Austausch mit EWR-Staaten

Auch soll die Stabsstelle künftig Verbindungstelle für die grenzüberschreitende Zusammenarbeit sein, insbesondere mit den zuständigen Stellen in den EWR-Mitgliedsstaaten und der Kooperationsgruppe auf EWR-Ebene. Unter ihrer Aufsicht wird zudem ein europaweit vernetztes Computer-Notfallteam (CSIRT) geschaffen, das in Liechtensteinkünftig dabei helfen soll, Risiken und Cybersicherheitsvorfälle zu bewältigen. Als Nationales Koordinierungszentrum Cybersicherheit (NCC-FL) soll die Stabsstelle zudem künftig zentrale Schnittstelle des Landes zu Gesellschaft, Wirtschaft und Wissenschaft sein.
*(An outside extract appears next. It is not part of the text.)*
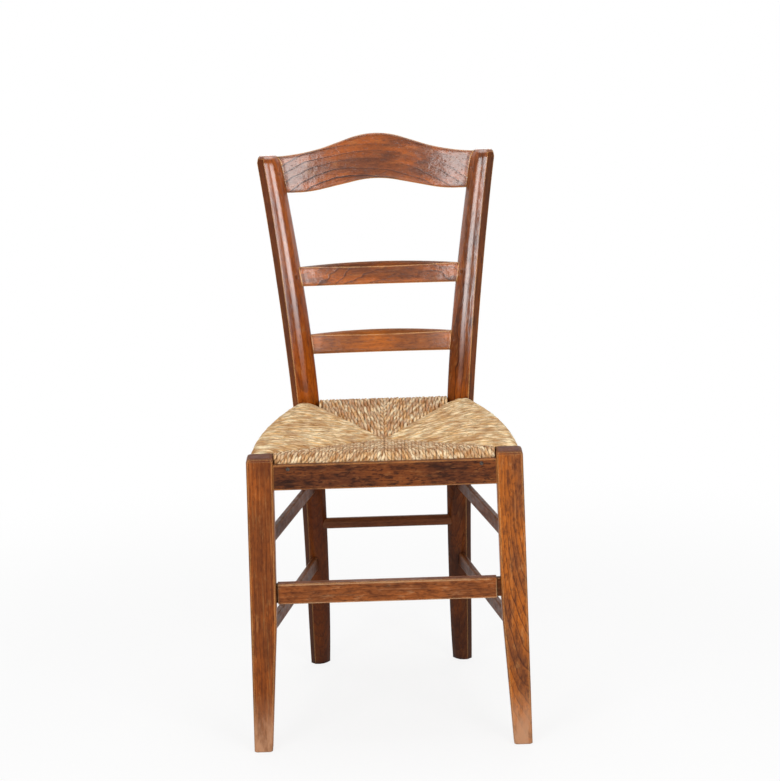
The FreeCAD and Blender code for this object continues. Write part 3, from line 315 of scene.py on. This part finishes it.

In dieser Funktion gleise sie Kooperationen auf, beispielsweise mit der Universität Liechtenstein, und bilde als Teil des 2021 geschaffenen EWR-weiten Netzwerks nationaler Koordinierungszentren gemeinsam mit dem Europäischen Kompetenzzentrum für Cybersicherheit (ECCC) die europaweite Grundlage zur Unterstützung der Innovations- und Industriepolitik zu Cybersicherheit.

Unterstützung von aussen

Viele dieser Aufgaben – wie die Aufnahme und Analyse von gemeldeten Risiken oder Sicherheitsvorfällen, Erstellung von Lagebildern, Sensibilisierungsaufgaben sowie der Austausch mit Verbänden und der Wirtschaft – erfülle die Stabsstelle Cyber-Sicherheit laut Regierung bereits heute. Dass die Stabsstelle mit ihren 2,5 Vollzeitstellen all diese Aufgaben nicht im Alleingang bewältigen kann, ist der Regierung dabei durchaus bewusst. Deshalb soll im Gesetz explizit verankert werden, dass Aufgaben wie beispielsweise das Computer-Notfallteam oder die Kontrollen der Sicherheitsanforderungen auch an qualifizierte Dritte ausgelagert werden können. Zudem wird sie in ihrer Aufgabe auch intensiv mit öffentlichen Stellen wie der Landespolizei, der Staatsanwaltschaft, der Datenschutzstelle, dem Amt für Kommunikation, der Stabsstelle FIU und der Finanzmarktaufsicht (FMA) zusammenarbeiten. Die Vernehmlassungsfrist endet am 28. September.